Law Student and Yes voter, Melissa Dib, put some of the more spurious claims of the 'No' campaign to the test.
Australia has been considering constitutional recognition for more than 15 years. Aboriginal and Torres Strait Islander people have asked that the form of recognition come through a Voice to Parliament, which will give advice on laws and policies that affect Indigenous people.
Changing the Constitution seems to always be the most tedious task, and we very much have the fathers of the Federation Sir John Quick and Sir Robert Garran to thank for that.
So, what are some of these misconceptions about the Voice to Parliament?
Let's address them head on.
- The Voice breaches international human rights standards
Quite the contrary actually. International human rights law supports the voice as it recognises Indigenous people's right to political representation and is consistent with the United Nations Declaration on the Rights of Indigenous People.

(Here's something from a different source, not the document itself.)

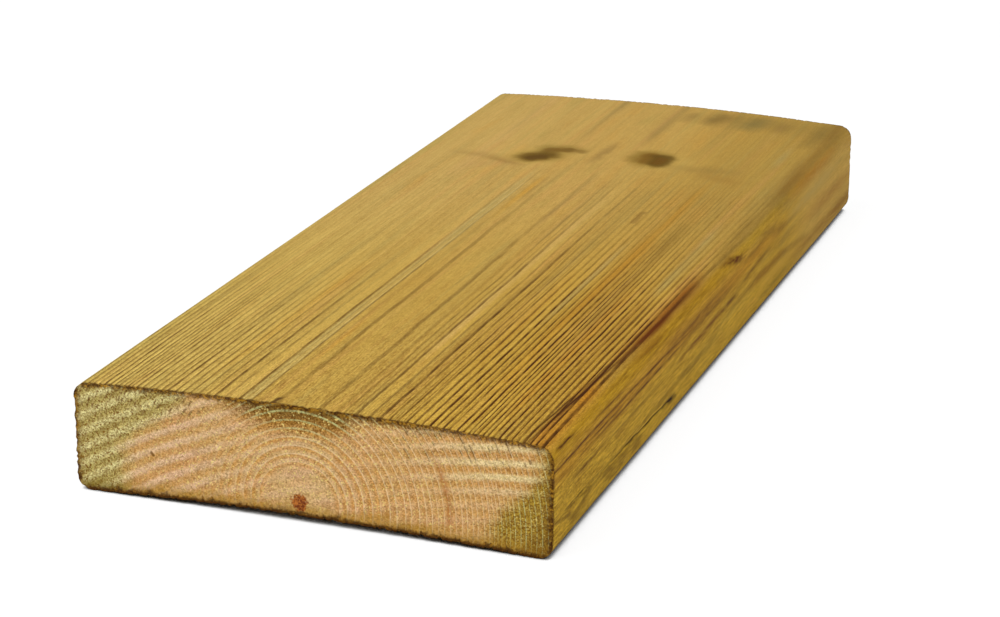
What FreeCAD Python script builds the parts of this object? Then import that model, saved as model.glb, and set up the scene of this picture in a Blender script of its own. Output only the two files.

- Aboriginal and Torres Strait Islander people would be involved in all government matters
Not all government matters. Actually, Indigenous people will be able to provide their perspectives on matters that directly affect them.
- Indigenous people will have ‘special rights’
No. What they will have is a means to make recommendations to parliament, something all advisory bodies are already allowed to do. No special rights are involved!
- Indigenous Parliamentarians already have their own ‘Voices’
It is fantastic that Indigenous Australians are directly elected to the parliament and this is an amazing achievement that we should celebrate. However, they are elected to represent all their constituents, not just the Aboriginal and Torres Strait Islander people in their electorate.
The Voice is designed to allow Aboriginal and Torres Strait Islander people to have their say when the parliament makes laws about them, while still respecting the authority of the parliament.
- The Voice will increase the amount of litigation heard in the High Court
Absolutely not. An informed legal opinion from the Commonwealth Solicitor-General says the Voice to Parliament will not impede the executive government or even change how decisions are made in the High Court.
- Australians have not been informed enough about the Voice to Parliament campaign
Quite the contrary. The government has repeatedly stated how the Voice aims to represent Aboriginal and Torres Strait Islander people and provide them with very overdue constitutional recognition as our First Nations people.
Put simply, there is a lot of misinformation out there, please share the truth with your friends, family and colleagues. We know that having positive conversations about the Voice will help to deliver a YES vote. The Uluru Statement from the Heart is a call by Aboriginal and Torres Strait Islander people for real and practical change in Australia through the establishment of a constitutionally enshrined Voice to Parliament.